[Given material start]

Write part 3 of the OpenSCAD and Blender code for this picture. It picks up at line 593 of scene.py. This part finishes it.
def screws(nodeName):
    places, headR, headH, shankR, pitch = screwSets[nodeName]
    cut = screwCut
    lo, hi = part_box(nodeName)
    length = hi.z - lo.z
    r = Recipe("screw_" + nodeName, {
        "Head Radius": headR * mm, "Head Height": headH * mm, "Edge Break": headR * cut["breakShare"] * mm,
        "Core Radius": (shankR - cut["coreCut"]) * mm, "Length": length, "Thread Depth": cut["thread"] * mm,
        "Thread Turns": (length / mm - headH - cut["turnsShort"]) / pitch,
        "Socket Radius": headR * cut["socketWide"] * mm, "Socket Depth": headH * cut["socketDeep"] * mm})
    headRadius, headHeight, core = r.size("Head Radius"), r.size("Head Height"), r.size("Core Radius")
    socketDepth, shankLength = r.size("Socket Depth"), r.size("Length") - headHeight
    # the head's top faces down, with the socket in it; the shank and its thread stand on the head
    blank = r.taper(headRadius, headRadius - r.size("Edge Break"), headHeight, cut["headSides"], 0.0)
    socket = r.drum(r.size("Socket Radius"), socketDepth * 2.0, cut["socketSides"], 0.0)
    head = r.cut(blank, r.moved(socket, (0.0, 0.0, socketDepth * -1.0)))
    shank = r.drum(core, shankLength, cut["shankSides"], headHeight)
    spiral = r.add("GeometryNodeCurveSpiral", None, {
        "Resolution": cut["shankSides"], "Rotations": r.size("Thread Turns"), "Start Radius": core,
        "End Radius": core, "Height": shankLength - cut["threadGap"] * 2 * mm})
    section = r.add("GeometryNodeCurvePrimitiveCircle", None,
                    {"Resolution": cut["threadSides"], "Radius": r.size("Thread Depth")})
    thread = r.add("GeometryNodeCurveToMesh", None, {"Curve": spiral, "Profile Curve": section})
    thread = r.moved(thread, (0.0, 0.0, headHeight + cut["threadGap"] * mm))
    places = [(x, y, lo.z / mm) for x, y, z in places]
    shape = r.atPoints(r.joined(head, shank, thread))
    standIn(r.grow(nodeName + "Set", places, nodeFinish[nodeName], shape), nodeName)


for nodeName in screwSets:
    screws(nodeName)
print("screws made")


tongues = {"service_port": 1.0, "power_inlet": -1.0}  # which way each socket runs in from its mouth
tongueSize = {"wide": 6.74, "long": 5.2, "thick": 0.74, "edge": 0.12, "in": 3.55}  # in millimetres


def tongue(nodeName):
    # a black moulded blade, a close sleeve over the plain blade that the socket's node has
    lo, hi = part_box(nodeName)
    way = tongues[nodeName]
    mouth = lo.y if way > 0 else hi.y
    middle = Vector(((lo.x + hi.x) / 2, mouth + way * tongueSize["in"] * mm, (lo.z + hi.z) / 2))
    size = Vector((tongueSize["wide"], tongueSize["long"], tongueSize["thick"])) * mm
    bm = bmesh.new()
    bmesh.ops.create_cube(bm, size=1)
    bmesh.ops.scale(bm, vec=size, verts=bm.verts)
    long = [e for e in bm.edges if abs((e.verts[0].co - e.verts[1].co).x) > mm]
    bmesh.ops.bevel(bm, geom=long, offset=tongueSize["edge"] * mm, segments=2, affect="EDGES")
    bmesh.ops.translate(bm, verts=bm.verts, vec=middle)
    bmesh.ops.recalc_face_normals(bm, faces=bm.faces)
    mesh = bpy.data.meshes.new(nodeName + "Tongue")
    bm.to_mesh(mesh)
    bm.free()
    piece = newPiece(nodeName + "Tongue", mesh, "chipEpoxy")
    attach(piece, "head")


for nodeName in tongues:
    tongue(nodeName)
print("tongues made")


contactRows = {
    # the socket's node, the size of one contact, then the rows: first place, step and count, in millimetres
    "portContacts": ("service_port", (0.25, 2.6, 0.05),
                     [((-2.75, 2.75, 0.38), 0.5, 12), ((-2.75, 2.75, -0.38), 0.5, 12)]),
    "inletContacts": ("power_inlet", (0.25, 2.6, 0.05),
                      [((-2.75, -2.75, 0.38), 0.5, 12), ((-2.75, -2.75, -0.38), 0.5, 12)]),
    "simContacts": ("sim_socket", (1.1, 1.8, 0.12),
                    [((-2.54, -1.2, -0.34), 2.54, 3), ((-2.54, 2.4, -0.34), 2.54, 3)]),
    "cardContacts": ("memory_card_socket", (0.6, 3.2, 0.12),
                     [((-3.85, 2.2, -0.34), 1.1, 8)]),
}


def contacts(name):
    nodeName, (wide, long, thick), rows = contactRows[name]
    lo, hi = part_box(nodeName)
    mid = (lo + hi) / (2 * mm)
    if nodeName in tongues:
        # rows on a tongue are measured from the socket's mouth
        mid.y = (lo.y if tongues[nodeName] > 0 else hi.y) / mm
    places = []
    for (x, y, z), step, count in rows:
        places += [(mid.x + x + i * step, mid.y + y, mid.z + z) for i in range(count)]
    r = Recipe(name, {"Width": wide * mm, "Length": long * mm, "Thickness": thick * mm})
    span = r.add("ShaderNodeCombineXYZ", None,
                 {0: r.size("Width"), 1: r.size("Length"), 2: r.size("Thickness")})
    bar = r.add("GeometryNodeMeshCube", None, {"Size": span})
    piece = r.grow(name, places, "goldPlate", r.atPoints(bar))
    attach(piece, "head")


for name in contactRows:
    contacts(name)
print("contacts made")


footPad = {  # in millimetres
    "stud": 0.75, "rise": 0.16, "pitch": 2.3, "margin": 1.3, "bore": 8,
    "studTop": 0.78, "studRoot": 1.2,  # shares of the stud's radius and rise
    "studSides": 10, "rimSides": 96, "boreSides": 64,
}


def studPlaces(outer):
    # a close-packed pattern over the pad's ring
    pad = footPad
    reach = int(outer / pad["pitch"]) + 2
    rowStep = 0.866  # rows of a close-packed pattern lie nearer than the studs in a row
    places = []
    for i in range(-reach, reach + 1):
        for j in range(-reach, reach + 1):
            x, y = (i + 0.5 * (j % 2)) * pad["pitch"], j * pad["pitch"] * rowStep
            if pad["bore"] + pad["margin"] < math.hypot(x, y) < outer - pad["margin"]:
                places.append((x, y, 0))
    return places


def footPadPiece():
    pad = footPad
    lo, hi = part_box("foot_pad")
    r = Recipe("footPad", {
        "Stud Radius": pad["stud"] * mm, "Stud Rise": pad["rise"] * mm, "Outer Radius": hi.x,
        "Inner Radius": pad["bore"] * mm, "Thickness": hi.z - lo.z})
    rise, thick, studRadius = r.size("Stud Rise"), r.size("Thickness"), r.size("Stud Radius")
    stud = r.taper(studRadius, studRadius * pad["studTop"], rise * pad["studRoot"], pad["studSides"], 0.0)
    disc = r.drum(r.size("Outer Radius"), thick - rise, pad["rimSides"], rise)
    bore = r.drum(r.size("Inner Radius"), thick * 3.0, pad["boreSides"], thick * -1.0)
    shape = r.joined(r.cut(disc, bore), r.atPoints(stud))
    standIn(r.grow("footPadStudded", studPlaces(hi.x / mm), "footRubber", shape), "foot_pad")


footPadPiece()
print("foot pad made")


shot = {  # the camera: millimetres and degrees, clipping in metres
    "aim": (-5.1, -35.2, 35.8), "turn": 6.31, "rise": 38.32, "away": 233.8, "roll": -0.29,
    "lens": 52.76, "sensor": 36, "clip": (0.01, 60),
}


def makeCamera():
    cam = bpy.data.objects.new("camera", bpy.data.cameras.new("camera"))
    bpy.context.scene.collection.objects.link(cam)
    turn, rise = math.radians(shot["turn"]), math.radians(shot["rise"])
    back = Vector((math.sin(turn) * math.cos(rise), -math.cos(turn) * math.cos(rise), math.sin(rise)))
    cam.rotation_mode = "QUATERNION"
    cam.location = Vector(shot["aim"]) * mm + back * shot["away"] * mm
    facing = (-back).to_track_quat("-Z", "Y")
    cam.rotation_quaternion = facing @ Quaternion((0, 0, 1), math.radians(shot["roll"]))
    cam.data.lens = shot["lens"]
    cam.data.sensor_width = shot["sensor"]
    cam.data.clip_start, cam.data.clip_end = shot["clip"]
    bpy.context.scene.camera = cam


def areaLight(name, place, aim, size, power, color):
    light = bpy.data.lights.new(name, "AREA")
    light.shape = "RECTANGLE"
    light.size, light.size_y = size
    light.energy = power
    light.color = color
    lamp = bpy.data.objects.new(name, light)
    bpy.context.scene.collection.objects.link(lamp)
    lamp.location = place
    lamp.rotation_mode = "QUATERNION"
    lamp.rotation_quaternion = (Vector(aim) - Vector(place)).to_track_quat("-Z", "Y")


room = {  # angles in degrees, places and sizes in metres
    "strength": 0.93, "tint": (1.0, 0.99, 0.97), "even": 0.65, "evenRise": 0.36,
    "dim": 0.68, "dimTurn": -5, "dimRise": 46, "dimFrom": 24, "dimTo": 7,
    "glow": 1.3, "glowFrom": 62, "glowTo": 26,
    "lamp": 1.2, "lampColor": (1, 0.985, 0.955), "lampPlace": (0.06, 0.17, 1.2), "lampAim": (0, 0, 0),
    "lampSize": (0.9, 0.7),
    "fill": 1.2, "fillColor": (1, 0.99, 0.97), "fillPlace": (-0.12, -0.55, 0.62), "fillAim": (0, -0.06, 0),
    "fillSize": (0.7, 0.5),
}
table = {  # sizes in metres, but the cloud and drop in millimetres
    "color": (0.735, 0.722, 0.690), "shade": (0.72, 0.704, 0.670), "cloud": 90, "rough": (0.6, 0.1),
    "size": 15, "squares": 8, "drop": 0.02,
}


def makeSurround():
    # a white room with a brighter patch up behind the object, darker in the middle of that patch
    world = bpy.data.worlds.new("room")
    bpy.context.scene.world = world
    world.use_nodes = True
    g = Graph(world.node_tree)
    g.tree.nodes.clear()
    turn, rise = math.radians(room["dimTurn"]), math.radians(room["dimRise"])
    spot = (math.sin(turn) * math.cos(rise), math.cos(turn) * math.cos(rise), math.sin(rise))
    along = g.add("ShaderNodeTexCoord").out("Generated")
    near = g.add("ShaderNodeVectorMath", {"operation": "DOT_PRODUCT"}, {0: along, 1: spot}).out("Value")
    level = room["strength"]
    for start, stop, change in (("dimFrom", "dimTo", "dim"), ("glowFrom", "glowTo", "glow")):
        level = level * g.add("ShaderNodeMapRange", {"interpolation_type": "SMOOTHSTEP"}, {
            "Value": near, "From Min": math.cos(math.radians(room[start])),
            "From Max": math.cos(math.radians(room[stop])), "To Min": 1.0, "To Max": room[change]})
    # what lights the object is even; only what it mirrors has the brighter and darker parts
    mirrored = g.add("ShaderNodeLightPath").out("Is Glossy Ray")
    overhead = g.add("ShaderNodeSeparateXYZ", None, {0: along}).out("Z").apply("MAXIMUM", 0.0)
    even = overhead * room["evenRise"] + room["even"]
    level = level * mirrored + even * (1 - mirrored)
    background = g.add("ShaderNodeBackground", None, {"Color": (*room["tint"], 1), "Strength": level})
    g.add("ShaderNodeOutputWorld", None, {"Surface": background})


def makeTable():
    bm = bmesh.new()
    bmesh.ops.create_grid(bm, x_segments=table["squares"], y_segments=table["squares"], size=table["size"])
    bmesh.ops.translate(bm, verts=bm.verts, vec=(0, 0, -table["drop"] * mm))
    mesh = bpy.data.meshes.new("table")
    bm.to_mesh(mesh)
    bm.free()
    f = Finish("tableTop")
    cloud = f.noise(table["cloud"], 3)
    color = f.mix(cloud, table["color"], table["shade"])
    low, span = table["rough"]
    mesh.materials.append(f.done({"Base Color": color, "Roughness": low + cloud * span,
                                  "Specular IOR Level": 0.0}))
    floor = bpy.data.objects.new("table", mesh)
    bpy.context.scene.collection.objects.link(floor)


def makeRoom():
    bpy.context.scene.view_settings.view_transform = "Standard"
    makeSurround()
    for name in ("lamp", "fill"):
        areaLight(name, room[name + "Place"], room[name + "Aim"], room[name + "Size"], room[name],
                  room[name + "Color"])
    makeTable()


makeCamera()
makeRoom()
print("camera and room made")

[Given material end]

Exercise brief: Sift the material for lines with the string "scene". Copy each one found.

Solution:
Write part 3 of the OpenSCAD and Blender code for this picture. It picks up at line 593 of scene.py. This part finishes it.
    bpy.context.scene.collection.objects.link(cam)
    bpy.context.scene.camera = cam
    bpy.context.scene.collection.objects.link(lamp)
    bpy.context.scene.world = world
    bpy.context.scene.collection.objects.link(floor)
    bpy.context.scene.view_settings.view_transform = "Standard"